There are some guitar sounds so indelibly stuck into our collective pop-consciousness that even those who can’t tell a minor from a major chord can identify the band or player from just a few riffs –a dreamy John Lennon lick, the cosmic climb of Joe Perry, Slash’s slash, Nirvana’s fuzzy-barre rips, the post-punk fury of Sonic Youth.  Now, the chugging, kinetic strum of Mumford & Sons is slowly creeping onto this revered list – not born out of extreme skill or virtuosity but by sheer branding, note for note. And it’s how the band’s second album, Babel, opens on the title track: with that same very strum, born somewhere between English mountain folk and an old time Appalachia. You can nearly hear the sweat flying off Marcus Mumford, his Martin instrument hiked high on his chest, every time he and banjo player Winston Marshall attack their strings.

So it’s no coincidence, it seems, that the band’s highly anticipated sophomore record begins exactly where we might expect, and the rest of LP that follows proves that this isn’t an attempt to smash any expectations with a sudden progression of their style. For those devotees looking for the Mumfords to evolve drastically, well, you’re out of luck. But who would that audience be, anyway? The band is no doubt polarizing: old time and bluegrass faithfuls wouldn’t be caught dead with a copy of Sigh No More, and their most ardent followers are more likely to have an iPod stocked with Coldplay and John Mayer than Bill Monroe or Doc Watson. Even pop addicts can’t deny the catchy craft of “Little Lion Man” or “The Cave.” No one is looking for their Kid A. Thus Babel’s not a new sentence in the book of Mumford & Sons – it’s what happens after an ellipses. And in many ways, that suits them just fine. It will most definitely suit their fans.

Marcus Mumford has always been a bit of a melancholy fellow, and even a marriage to pixie-haired starlet Carey Mulligan, sold-out shows and Grammy nominations haven’t shaken the teary introspection from this set of songs. Obviously, Babel deals in a lot of religious imagery and lyrics – with all the success and opportunities to indulge, it seems the boys have taken a moment to ask a few questions of their maker.  “This cup of yours tastes holy/but a brush with the devil can clear your mind,” Mumford sings on the second track “Whispers in the Dark.” It’s an anthem call with a firm statement: “I’m a cad but I’m not a I’m not a fraud / I set out to serve the lord.” Maybe the trials and tribulations of being simultaneously loved and harangued have worn on the Mumford’s, but at least they can prove to themselves, their audience or even their lord that this stuff comes from the heart.

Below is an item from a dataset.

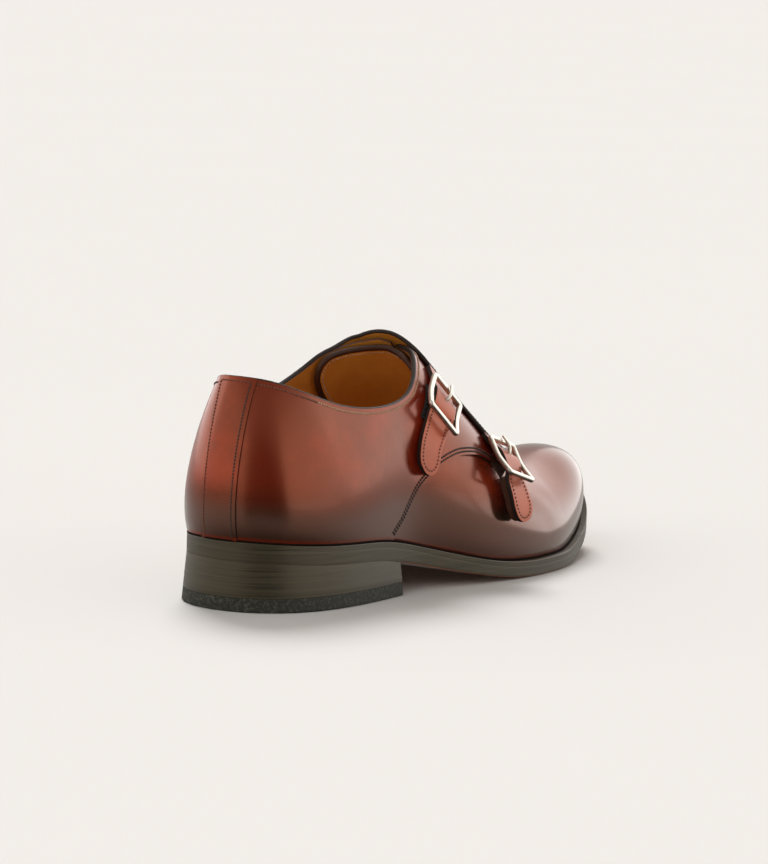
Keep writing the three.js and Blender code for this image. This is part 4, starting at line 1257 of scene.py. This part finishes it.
def stitch_row(name, points, normals, finish, slot, pitch=1.7, size=1.2, length=0.7):
    far = np.concatenate([[0], np.cumsum(np.linalg.norm(np.diff(points, axis=0), axis=1))])
    count = max(2, int(far[-1] / pitch))
    steps = (np.arange(count) + 0.5) * far[-1] / count
    at = np.stack([np.interp(steps, far, points[:, i]) for i in range(3)], -1)
    up = np.stack([np.interp(steps, far, normals[:, i]) for i in range(3)], -1)
    ahead = np.stack([np.interp(steps + 0.3, far, points[:, i]) for i in range(3)], -1) - at
    back = at - np.stack([np.interp(steps - 0.3, far, points[:, i]) for i in range(3)], -1)
    copies = []
    for p, n, t in zip(to_frame(at), up, ahead + back):
        t = Vector(t).normalized()
        n = Vector(n)
        n = (n - t * n.dot(t)).normalized()
        side = n.cross(t)
        copy = stitch.copy()
        copy.data = stitch.data.copy()
        bpy.context.collection.objects.link(copy)
        copy.data.transform(Matrix.Diagonal((length, size, size, 1.0)))
        copy.data.transform(Matrix((
            (t.x, side.x, n.x, p[0]), (t.y, side.y, n.y, p[1]), (t.z, side.z, n.z, p[2]), (0, 0, 0, 1))))
        copies.append(copy)
    only(copies[0])
    for copy in copies:
        copy.select_set(True)
    bpy.ops.object.join()
    row = bpy.context.active_object
    row.name = row.data.name = name
    row.data.materials.append(finish)
    finish_piece(row)


def row_inside(edge, inset, lift, count=300, flip=1):
    """Points a set distance inside an edge given as (s, w), lying on a lift."""
    _, normals, points = edge_frame(edge, 0.0, count)
    side = np.cross(normals, directions(points))
    lift = lift(points) if callable(lift) else lift
    return points + side * (inset * flip) + normals * np.asarray(lift, float).reshape(-1, 1), normals


HALF_SUNK = 0.08
ON_QUARTER = QUARTER_TOP + HALF_SUNK
ROW_FROM_S, TAN_FROM_S, RUST_TO_S = 0.17, 0.64, 0.66
outer_s, inner_s = outer_top[:, 0], inner_top[:, 0]
# pitch, and how much thicker and shorter than the model stitch
DOTS, SEAM_DOTS = (1.4, 1.4, 0.6), (1.6, 1.4, 0.8)
for label, part, thread in (("heel", (outer_s > ROW_FROM_S) & (outer_s < RUST_TO_S), rust_thread),
                            ("outer", outer_s > TAN_FROM_S, tan_thread)):
    row = row_inside(outer_top[part], 2.3, ON_QUARTER, flip=-1)
    stitch_row("topline_stitches_" + label, *row, thread, "quarter_leather", *DOTS)
inner_edge = joined(inner_top[(inner_s > ROW_FROM_S) & (inner_s < FLAP_FROM_S)], flap_edge[3:-2])
row = row_inside(inner_edge, 2.9, lambda p: ON_QUARTER + (FLAP_TOP - 0.2 - QUARTER_TOP) * climb(p), flip=1)
stitch_row("topline_stitches_inner", *row, dark_thread, "quarter_leather")
for inset, label in ((1.5, "near"), (3.1, "far")):
    row = row_inside(above_feather(outer_seam), inset, ON_QUARTER, flip=1)
    stitch_row("outer_seam_stitches_" + label, *row, dark_thread, "quarter_leather", *SEAM_DOTS)
    row = row_inside(above_feather(inner_seam), inset,
                     lambda p: ON_QUARTER + (FLAP_TOP - QUARTER_TOP) * climb(p), flip=-1)
    stitch_row("inner_seam_stitches_" + label, *row, dark_thread, "quarter_leather", *SEAM_DOTS)

# %% Stitches of the strip, straps and tongue
for side, label in ((1, "outer"), (-1, "inner")):
    v = np.linspace(0.02, 0.97, 120)
    u = np.full_like(v, 0.5 + side * 0.5 * (1 - 1.8 / STRIP_HALF))
    points = back_strip_points(u, v)
    out = skin_normal(side * np.interp(v * 0.7, heights, strip_edge), 1 - v * 0.7)
    finish = dark_thread if side > 0 else rust_thread
    stitch_row("strip_stitches_" + label, points + out * HALF_SUNK, out, finish, "quarter_leather",
               1.5, 1.2, 0.75)
u = np.linspace(0.12, 0.88, 60)
points = back_strip_points(u, np.full_like(u, 0.972))
out = skin_normal((2 * u - 1) * 0.14, np.full_like(u, 0.45))
stitch_row("strip_stitches_top", points + out * HALF_SUNK, out, rust_thread, "quarter_leather", 1.5, 1.2, 0.7)


def strap_rows(label, route):
    s = np.linspace(route.seat + 3.5, route.length - 1.9, 120)
    half = half_width(s, route.length, 1.9)
    s = np.concatenate([s, s[::-1]])
    w = np.concatenate([half, -half[::-1]])
    lift = strap_lift(s, route) + STRAP + HALF_SUNK
    points = route.lay(s, w, lift)
    stitch_row("strap_stitches_" + label, points, route.frame(s)[1], rust_thread, "quarter_leather",
               1.7, 1.2, 0.65)


strap_rows("upper", upper_route)
strap_rows("lower", lower_route)
_, normals, points = edge_frame(tongue_back, 0.0, 200)
side = np.cross(normals, directions(points))
lining_side = TONGUE_LIFT - TONGUE_WALL - HALF_SUNK
stitch_row("tongue_stitches", points + side * 2.4 + normals * lining_side, -normals, tan_thread,
           "lining_leather", 1.5, 1.4, 0.6)
bpy.data.objects.remove(stitch, do_unlink=True)

# %% [markdown]
# ## Camera, floor and light
# The camera stands where the photograph was taken: low, behind the outer side of the heel, a long
# way off with a long lens. The floor is so large that its far edge stays out of the picture.
# Two wide suns and a pale sky light the floor evenly and leave a soft shadow. Polished calf shows
# what stands round it, so the sky has one dark gap, as beside a studio's open door, and large soft
# boxes that only the gloss sees. The suns and the floor are left out of the gloss.

# %% Camera
AZIMUTH, ELEVATION, ROLL = (math.radians(d) for d in (33.498, 6.813, 2.015))
TARGET = np.array([-14.052, 144.0, 63.047])
DISTANCE, FOCAL_PIXELS = 1861.852, 4083.324
back = np.array([math.sin(AZIMUTH) * math.cos(ELEVATION), -math.cos(AZIMUTH) * math.cos(ELEVATION),
                 math.sin(ELEVATION)])
level = np.cross(-back, [0, 0, 1])
level /= np.linalg.norm(level)
top = np.cross(level, -back)
right = level * math.cos(ROLL) + top * math.sin(ROLL)
over = -level * math.sin(ROLL) + top * math.cos(ROLL)
data = bpy.data.cameras.new("photograph")
data.sensor_width = 36.0
data.lens = 36.0 * FOCAL_PIXELS / 864
data.clip_end = 1000.0
camera = bpy.data.objects.new("photograph", data)
bpy.context.collection.objects.link(camera)
place = to_frame(TARGET + back * DISTANCE)
turn_rows = np.stack([right, over, back], -1).tolist()
camera.matrix_world = Matrix([[*row, p] for row, p in zip(turn_rows, place)] + [[0, 0, 0, 1]])
bpy.context.scene.camera = camera
print("camera at, m:", place.round(3))

# %% Floor
floor_material, tree, shader = new_material("studio_floor", Roughness=0.9, Specular_IOR_Level=0.0)
where = add(tree, "TexCoord").outputs["Object"]
cloud = add(tree, "TexNoise", Vector=where, Scale=2.0, Detail=2.0).outputs[0]
tree.links.new(mixed(tree, cloud, (0.815, 0.795, 0.772), (0.825, 0.805, 0.782)), shader.inputs["Base Color"])
bpy.ops.object.select_all(action="DESELECT")
bpy.ops.mesh.primitive_plane_add(size=400.0, location=(0, 0, -0.0002))
floor = bpy.context.active_object
floor.name = "floor"
floor.data.materials.append(floor_material)

# %% Lights
world = bpy.data.worlds.new("studio")
world.use_nodes = True
tree = world.node_tree
way = add(tree, "TexCoord").outputs["Generated"]
upward = add(tree, "SeparateXYZ", Vector=way).outputs[2]
GAP_TOWARDS = (0.643, -0.766, 0.0)

band = maths(tree, "MULTIPLY", spread(tree, upward, -0.65, -0.18), spread(tree, upward, 0.8, 0.45))
higher = maths(tree, "MAXIMUM", upward, 0.0)
turn = add(tree, "VectorMath", {"operation": "DOT_PRODUCT"}, i0=way, i1=GAP_TOWARDS).outputs["Value"]
gap = spread(tree, maths(tree, "MULTIPLY_ADD", higher, -0.2, turn), 0.90, 0.78)
low_fill = spread(tree, upward, -0.08, -0.32, 0.0, 0.75)
sky = maths(tree, "MAXIMUM", band, spread(tree, upward, 0.3, 0.7, 0.0, 0.5))
strength = maths(tree, "MULTIPLY", maths(tree, "MAXIMUM", gap, low_fill), sky)
strength = maths(tree, "MULTIPLY_ADD", strength, 0.62, 0.02)
background = tree.nodes["Background"]
background.inputs[0].default_value = (1.0, 0.955, 0.90, 1)
tree.links.new(strength, background.inputs[1])
bpy.context.scene.world = world


def aimed(name, kind, place, aim, **settings):
    data = bpy.data.lights.new(name, kind)
    for key, value in settings.items():
        setattr(data, key, value)
    light = bpy.data.objects.new(name, data)
    bpy.context.collection.objects.link(light)
    place, aim = Vector(place), Vector(aim)
    light.location = place
    light.rotation_euler = (aim - place).to_track_quat("-Z", "Y").to_euler()
    return light


MIDDLE = (0, 0, 0.05)


def sunlight(name, place, energy, spread_angle):
    light = aimed(name, "SUN", place, (0, 0, 0), energy=energy, angle=math.radians(spread_angle))
    light.visible_glossy = False


def gloss_box(name, place, size, size_y, radiance):
    light = aimed(name, "AREA", place, MIDDLE, shape="RECTANGLE", size=size, size_y=size_y,
                  energy=radiance * size * size_y * math.pi)
    light.visible_diffuse = False


sunlight("shadow_sun", (-0.75, 0.85, 1.45), 2.2, 26)
sunlight("fill_sun", (0.1, -0.9, 0.36), 1.05, 60)
gloss_box("front_box", (0.55, 2.0, 1.05), 3.6, 2.55, 1.22)
gloss_box("side_box", (2.1, 0.25, 0.5), 2.5, 1.3, 0.95)
gloss_box("behind_box", (-1.0, -1.85, 0.6), 3.4, 1.1, 0.5)
gloss_box("left_box", (-2.2, 0.3, 0.6), 3.4, 1.1, 1.1)
gloss_box("top_box", (0.0, 0.4, 2.2), 2.4, 2.0, 1.2)
floor.visible_glossy = False
print("lights:", len(bpy.data.lights))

The album’s single, “I Will Wait,” is an easy crowd-pleaser moment with an arena-ready hushed chorus, set to those furious strings. The lyric and melody could easily be a Fray song if you removed the plucking banjo –and that’s the amazing thing about Mumford & Sons. Purists aside, there’s no one else that can get an audience from ages eight to eighty screaming along to a bunch of acoustic instruments or urge a kid to choose guitar lessons over computer games. Every time they perform – live or on Babel – they do it with sheer fervor, as if it’s both their first and last time.

While the band is mostly known for their “Americana” sound, they also pull references from their side of the pond: from both classic British countryside folk and Celtic punk bands like The Pogues. Those influences run a little more clear on Babel – “Ghosts That We Knew” and “Reminder” are both soft, melancholy stunners born out of grassy hills and cockney-tinged tales told in wood-paneled bars. And “Broken Crown” is the boys at their angriest yet: “I’ll never be your chosen one,” Mumford sings lightly before launching into an all-out war over minstrel plucks. It’s a force of a song, and not your firmest pick nor hard-earned callous could weather that storm.

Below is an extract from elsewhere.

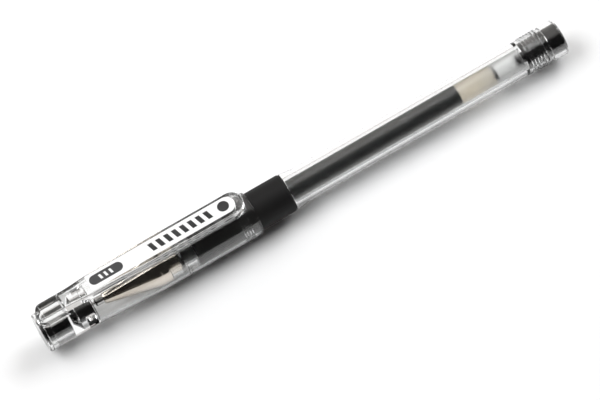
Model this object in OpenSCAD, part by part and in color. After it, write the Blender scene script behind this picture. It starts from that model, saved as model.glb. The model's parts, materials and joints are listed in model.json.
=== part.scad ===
// Capped gel pen: clear cap with a spring clip, polished tip cone, clear barrel with a rubber
// grip, and a needle-tip refill whose ink, grease and float show through the barrel.
// The pen lies along X. The crown of the cap is at the low end, the tail is at the high end,
// and the clip is on top (+Z). Sizes are in millimetres.
// The pieces are stacked outwards from the refill: each radius is the one inside it plus a
// clearance or a wall, so a thicker refill makes the whole pen thicker.

/* [Refill] */
// Outer diameter of the ink tube
refill_d = 5.0; // [3.6:0.1:7]
// Wall of the ink tube
refill_wall = 0.45; // [0.3:0.05:0.7]
// Diameter of the writing ball
ball_d = 0.5; // [0.48:0.01:0.6]
// Outer diameter of the needle pipe
needle_d = 0.8; // [0.74:0.02:1]
// Length of needle that shows ahead of the tip holder
needle_out = 3.0; // [2.2:0.1:4]
// Diameter of the tip holder's nose
nose_d = 2.1; // [1.6:0.1:2.4]
// Length of the tip holder that shows ahead of the cone
nose_out = 2.1; // [1.5:0.1:3]
// Length of the ink column, from the joint to the grease
ink_len = 77.8; // [20:0.2:80]
// Length of the follower grease behind the ink
grease_len = 9.4; // [5:0.2:12]
// Length of the float that rides on the grease
float_len = 0.9; // [0.6:0.1:3]

/* [Barrel] */
// Length of the barrel, from the cone to the tail
barrel_len = 107.2; // [100:0.2:135]
// Radial gap between the refill and the barrel's bore
refill_gap = 0.65; // [0.3:0.05:1.2]
// Wall of the clear tube
barrel_wall = 1.15; // [0.9:0.05:1.8]
// Length of the clear collar ahead of the grip
collar_len = 7.0; // [6:0.2:9]
// Wall of the collar around the thread
collar_wall = 1.0; // [0.7:0.05:1.6]
// Wall of the barrel under the grip
seat_wall = 0.9; // [0.7:0.05:1.4]

/* [Grip] */
// Length of the rubber grip
grip_len = 26.1; // [20:0.1:32]
// Thickness of the rubber
grip_wall = 0.7; // [0.5:0.05:1.2]

/* [Tip cone] */
// Length of the polished part of the cone
cone_len = 16.4; // [13:0.2:20]
// Length of the threaded shank
shank_len = 3.2; // [2.6:0.1:4.4]
// Rise of the thread in one turn
thread_pitch = 0.65; // [0.5:0.05:0.8]

/* [Cap] */
// Length of the cap, crown face to mouth
cap_len = 56.5; // [47:0.5:68]
// Radial gap between the cap and the grip
cap_gap = 0.2; // [0.15:0.05:0.5]
// Wall of the cap's tube
cap_wall = 0.65; // [0.5:0.05:1]
// Outer diameter of the crown ring
crown_d = 9.7; // [9.3:0.1:11]
// Length of the crown ring
crown_len = 2.4; // [2:0.1:3.4]
// Distance from the crown face to the writing tip with the cap on
nib_inset = 11.3; // [9.4:0.1:16]
// Length of the rubber nib cap inside the cap
nib_cap_len = 5.7; // [4.8:0.1:6.8]

/* [Clip] */
// Width of the clip near its free end
clip_w = 6.0; // [5:0.1:7.2]
// Height of the clip's side rails
clip_h = 2.55; // [2:0.05:3.1]
// Thickness of the clip's top plate
clip_plate = 1.9; // [0.9:0.05:1.9]
// Gap between the clip's rails and the cap's tube
clip_gap = 0.35; // [0.3:0.05:0.8]
// Distance that the clip's end stops short of the cap's mouth
clip_setback = 1.3; // [0.8:0.1:4]

/* [Tail] */
// Number of ribs round the tail
rib_count = 6; // [3:1:8]
// Distance between ribs
rib_pitch = 0.82; // [0.7:0.02:1]
// Length of the end collar
tail_collar_len = 4.0; // [3:0.1:6]

/* [Hidden] */

fine = 96;         // facets shown on a turned piece
press = 0.02;      // gap at a pressed or glued seat
running = 0.05;    // gap at a turning fit
chamfer = 0.3;     // common edge break
nick = 0.1;        // small edge break

// Radii, from the refill outwards
refill_r = refill_d / 2;
ink_r = refill_r - refill_wall;
bore_r = refill_r + refill_gap;
tube_r = bore_r + barrel_wall;
seat_r = bore_r + seat_wall;
grip_r = seat_r + grip_wall;
thread_h = 0.47;                            // height of the barrel's thread step over its bore
thread_r = bore_r + thread_h;
shank_r = thread_r - running;
collar_r = thread_r + collar_wall;
snap_h = 0.13;                              // height of the snap ring on the collar
snap_r = collar_r + snap_h;
snap_clear = 0.08;                          // gap between the snap ring and the cap's bead
cap_bore_r = max(grip_r, snap_r) + cap_gap;
cap_r = cap_bore_r + cap_wall;
ring_h = 0.15;                              // height of the finger rings at the cap's mouth
axis_z = cap_r + ring_h;                    // height of the pen's axis when it lies on its cap

// Stations along the pen, from the crown face
nose_x = nib_inset + needle_out;
cone_x = nose_x + nose_out;
joint_x = cone_x + cone_len;
grip_x0 = joint_x + collar_len;
grip_x1 = grip_x0 + grip_len;
pen_len = joint_x + barrel_len;

// Inside the cap
nib_cover = 1.9;                            // depth of the writing tip in the nib cap
nib_mouth_x = nib_inset + nib_cover;
nib_back_x = nib_mouth_x - nib_cap_len;
nib_cone_len = 1.7;
septum = 0.6;                               // wall between the end plug and the nib cap
crown_r = crown_d / 2;
neck_r = crown_r - nick;
neck_wall = 0.75;                           // wall of the tube just behind the nib cap
spigot_r = neck_r - neck_wall;
spigot_x = 1.0;
end_plug_x = nib_back_x - septum;
end_plug_wall = 1.65;                       // wall of the tube round the end plug
end_plug_r = neck_r - end_plug_wall;
end_plug_lip = 0.4;                         // height of the plug's head over its body
end_plug_head_r = end_plug_r + end_plug_lip;
end_plug_head = 0.9;
end_plug_inset = 0.05;                      // depth of the plug's face in the crown
nib_cap_r = end_plug_r - 0.45;
nib_tip_r = 1.2;
nib_blind = 1.1;                            // rubber left behind the needle's bore
nib_sleeve_len = 1.3;                       // depth of the wider bore that takes the nose
nose_room = 0.3;                            // radial room round the tip holder's nose
cavity_x = nib_mouth_x + 0.2;
cavity_r = neck_r - neck_wall;
taper_x0 = nib_mouth_x - 0.2;
taper_len = 17;
taper_x1 = taper_x0 + taper_len;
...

Babel has some other unexpected moments, too, like on “Hopeless Wanderer,” which begins with keys instead of strum, and “Lover of the Light” is a sunnier moment, perhaps a nod to the singer’s recent vows (“to have and to hold,” Mumford howls on the track). And the album’s closer, “Not Without Haste,” is a beautiful lullaby meant more for singing a restless man to sleep than a still-innocent child.

There’s also a continuation of the Mumford’s love of literary references, with the boys even copping recently to ripping a line from Hilary Mantel’s Wolf Hall – this is the band, after all, that was able to loop Macbeth’s fateful cry of “stars, hide your fires” into their rollicking song “Roll Away Your Stone.” So while the album title, Babel, is most likely a biblical reference, it’s hard not to think of Jorge Louis Borges’ short story, The Library of Babel. In it Borges imagines a universe composed of an endless library that contains every book in every possible permutation, and, therefore, nothing at all. This excess causes great despair for people of the library as they try to search for meaning in all of it. They fret. They come up empty.

Babel may not hold all the answers, and it may not be some exotic transformation of their original formula — it’s a safe bet to say that nothing from the Mumford & Sons may ever be. In The Library of Babel, the final realization that everything repeats itself is the universe’s saving grace. And in Babel, you could say the same. Though there may not be endless possibilities, there’s comfort – elegance, even – in that familiar, now nearly iconic rip of those strings, strummed in the way only those boys from West London can strum. It’s not perfect, but it’s perfectly Mumford & Sons.